Therefore, my beloved, as you have always obeyed, so now, not only as in my presence but much more in my absence, work out your own salvation with fear and trembling, for it is God who works in you, both to will and to work for his good pleasure. –Philippians 2:12–13
Why did Paul make use of the emotional expression like fear and trembling? In other words, we can ask why working out our salvation must make us fearful and trembled. The question may be answered when we meet Jesus Christ. We can imagine the Lord’s miracle shown for Simon (Luke 5:2-11). When Simon caught tremendously many fishes enough for the ship to be sunk, he was fearful rather than joyful.

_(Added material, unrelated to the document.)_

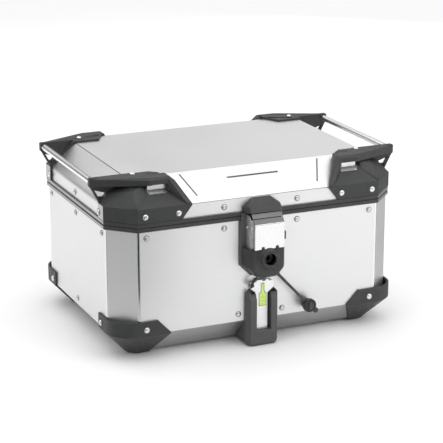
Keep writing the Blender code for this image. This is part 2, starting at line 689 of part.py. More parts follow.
def make_screws(lid_pivot):
    skin_face = HALF_D + BRACKET_SKIN
    for x_name, sx in (("left", -1), ("right", 1)):
        for y_name, sy in (("front", -1), ("rear", 1)):
            corner = f"{y_name}_{x_name}"
            for label, x in (("inner", 156), ("outer", 217)):
                item = screw("y", sy, (sx * x, 260.5), sy * skin_face)
                name_part(item, f"bracket_screw_{label}_{corner}", "plated", lid_pivot)
            item = screw("z", 1, (sx * 216, sy * 138), BRACKET_TOP, 4.6)
            name_part(item, f"bracket_screw_top_{corner}", "plated", lid_pivot)
            item = screw("y", sy, (sx * 217, 57.5), sy * (HALF_D + GUARD_SKIN))
            name_part(item, f"guard_screw_{corner}", "plated")


def main():
    clear_scene()
    lid = pivot_empty("lid_axis", (0, HINGE_Y, HINGE_Z))
    lever = pivot_empty("lever_axis", (0, LEVER_Y, LEVER_Z))
    key = pivot_empty("key_axis", (KEY_X, BOSS_Y, KEY_Z))
    strap = pivot_empty("strap_axis", STRAP_ROOT)
    slider = pivot_empty("slider_axis", (0, -209, 60))
    catch = pivot_empty("catch_axis", (0, -120, 3))
    make_tub()
    make_base_plate()
    make_guards()
    make_lid(lid)
    make_brackets(lid)
    make_striker(lid)
    make_hinges(lid)
    make_lock()
    make_latch(lever)
    make_key(key)
    make_dust_cap(strap)
    make_strap_anchor()
    make_release(slider, catch)
    make_screws(lid)


main()
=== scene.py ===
"""Looks for the riveted aluminium top case: bends, rivets, screws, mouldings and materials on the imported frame.

Shapes are worked out in millimetres and turned into metres when a mesh is made. X is the width, the lock is on
the -Y side and the lid's hinges are on the +Y side. Sizes come from the frame's boxes where a CAD node has them.
"""

import json
import math

import bmesh
import bpy
from mathutils import Matrix, Vector


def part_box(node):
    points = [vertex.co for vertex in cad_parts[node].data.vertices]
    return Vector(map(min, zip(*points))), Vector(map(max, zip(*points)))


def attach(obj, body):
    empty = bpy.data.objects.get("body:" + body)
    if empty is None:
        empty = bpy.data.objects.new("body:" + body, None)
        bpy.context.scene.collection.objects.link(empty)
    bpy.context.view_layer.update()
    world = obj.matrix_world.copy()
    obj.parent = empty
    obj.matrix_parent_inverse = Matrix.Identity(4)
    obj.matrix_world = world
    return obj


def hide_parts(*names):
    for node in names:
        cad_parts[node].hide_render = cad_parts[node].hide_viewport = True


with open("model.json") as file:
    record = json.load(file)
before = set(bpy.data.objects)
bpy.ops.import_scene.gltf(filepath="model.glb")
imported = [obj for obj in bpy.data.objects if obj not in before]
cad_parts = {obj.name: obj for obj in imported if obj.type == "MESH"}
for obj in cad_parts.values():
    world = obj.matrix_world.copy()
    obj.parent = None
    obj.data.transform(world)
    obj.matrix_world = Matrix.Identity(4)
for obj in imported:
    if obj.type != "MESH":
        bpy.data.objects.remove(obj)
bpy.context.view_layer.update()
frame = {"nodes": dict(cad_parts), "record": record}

MM = 0.001


def high(node):
    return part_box(node)[1] / MM


def low(node):
    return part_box(node)[0] / MM


# the sheet box, as the frame has it
HALF_W, HALF_D, TUB_TOP = high("lower_shell")
LID_TOP = high("lid_shell").z
LID_LOW = low("lid_shell").z
SHEET = 1.6
LID_CREASE = 273.0           # height where the lid's walls turn into its slopes
SLOPE_FRONT = 54.1           # how far the front slope runs inward
SIDE_EDGE = 229.0            # where the side slopes meet the flat top
BEND_WIDTH = 3.0             # of the sheet's upright bends
CREASE_REACH = 5.5           # how far the soft crease over the side walls runs each way
SLOPE_LINE_X = 206.0         # half length of the line between the front slope and the top
WALL_LINE_X = 228.0          # half length of the line under the front slope
BRACKET_SKIN = 3.8
BRACKET_SKIRT_TOP = 275.0    # the painted sheen on the brackets' side skirts ends here
RIM_FACE_AREA = 500.0        # the rims' side faces are larger than this, in mm2, and their edge strips smaller
GUARD_SKIN = 3.6

# the photograph's camera
CAMERA_TARGET = Vector((0.01165, 0.0, 0.16938))
CAMERA_DISTANCE = 3.1295
CAMERA_AZIMUTH = -23.81
CAMERA_ELEVATION = 16.97
CAMERA_LENS = 136.87

# brightness of the studio round the object, level with it and overhead
SKY_HORIZON = 0.0
SKY_ZENITH = 1.25

# the studio's size, in millimetres
FLOOR_HALF = 30000.0
BACKDROP_RADIUS = 28000.0
BACKDROP_HEIGHTS = (-500.0, 14000.0)
LIGHT_TARGET = Vector((0, 0, 0.15))


# ---------------------------------------------------------------- camera, floor and light

def direction(azimuth, elevation):
    """Unit vector from the object towards a place round it: azimuth 0 is -Y and 90 is +X."""
    turn = math.radians(azimuth)
    rise = math.radians(elevation)
    return Vector((math.sin(turn) * math.cos(rise), -math.cos(turn) * math.cos(rise), math.sin(rise)))


def aim(item, target):
    item.rotation_mode = "QUATERNION"
    item.rotation_quaternion = (target - item.location).to_track_quat("-Z", "Y")


def make_camera():
    data = bpy.data.cameras.new("camera")
    data.lens = CAMERA_LENS
    data.clip_start = 0.1
    data.clip_end = 50
    camera = bpy.data.objects.new("camera", data)
    bpy.context.scene.collection.objects.link(camera)
    camera.location = CAMERA_TARGET + direction(CAMERA_AZIMUTH, CAMERA_ELEVATION) * CAMERA_DISTANCE
    aim(camera, CAMERA_TARGET)
    bpy.context.scene.camera = camera


def soft_light(name, azimuth, elevation, distance, size, power):
    data = bpy.data.lights.new(name, "AREA")
    data.shape = "DISK"
    data.size = size
    data.energy = power
    light = bpy.data.objects.new(name, data)
    bpy.context.scene.collection.objects.link(light)
    light.location = LIGHT_TARGET + direction(azimuth, elevation) * distance
    aim(light, LIGHT_TARGET)


def glowing_sheet(bm, name, brightness):
    """Makes a staged sheet of even brightness that casts no light or shadow on the object."""
    material = bpy.data.materials.new(name)
    material.use_nodes = True
    tree = material.node_tree
    glow = tree.nodes.new("ShaderNodeEmission")
    glow.inputs["Strength"].default_value = brightness
    tree.links.new(glow.outputs["Emission"], tree.nodes["Material Output"].inputs["Surface"])
    sheet = finish_mesh(bm, name, [material])
    sheet.visible_diffuse = False
    sheet.visible_shadow = False
    sheet.visible_transmission = False
    return sheet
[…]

He confessed his sinful life in the front of Lord. This episode shows us that salvation starts with repentance and with realizing “Jesus Christ, the son of God is with us.” When we forget God in us, we commit sins without fear. When we vividly realize God in us, we become fearful about God. However, the fear and trembling is not negative, but positive for our progress toward salvation since it is a sign that we are connected with God’s work.
Jon Bloom said in his article, “God-given faith is demonstrated by their God-dependent works. Faith works through love.” Indeed, the salvation is not just one-time event of regeneration but also ceaseless process during our lives. Our faith should be naturally shown in our lives as a testimony. To achieve it, we should ceaselessly work out salvation with fear and trembling as Paul said.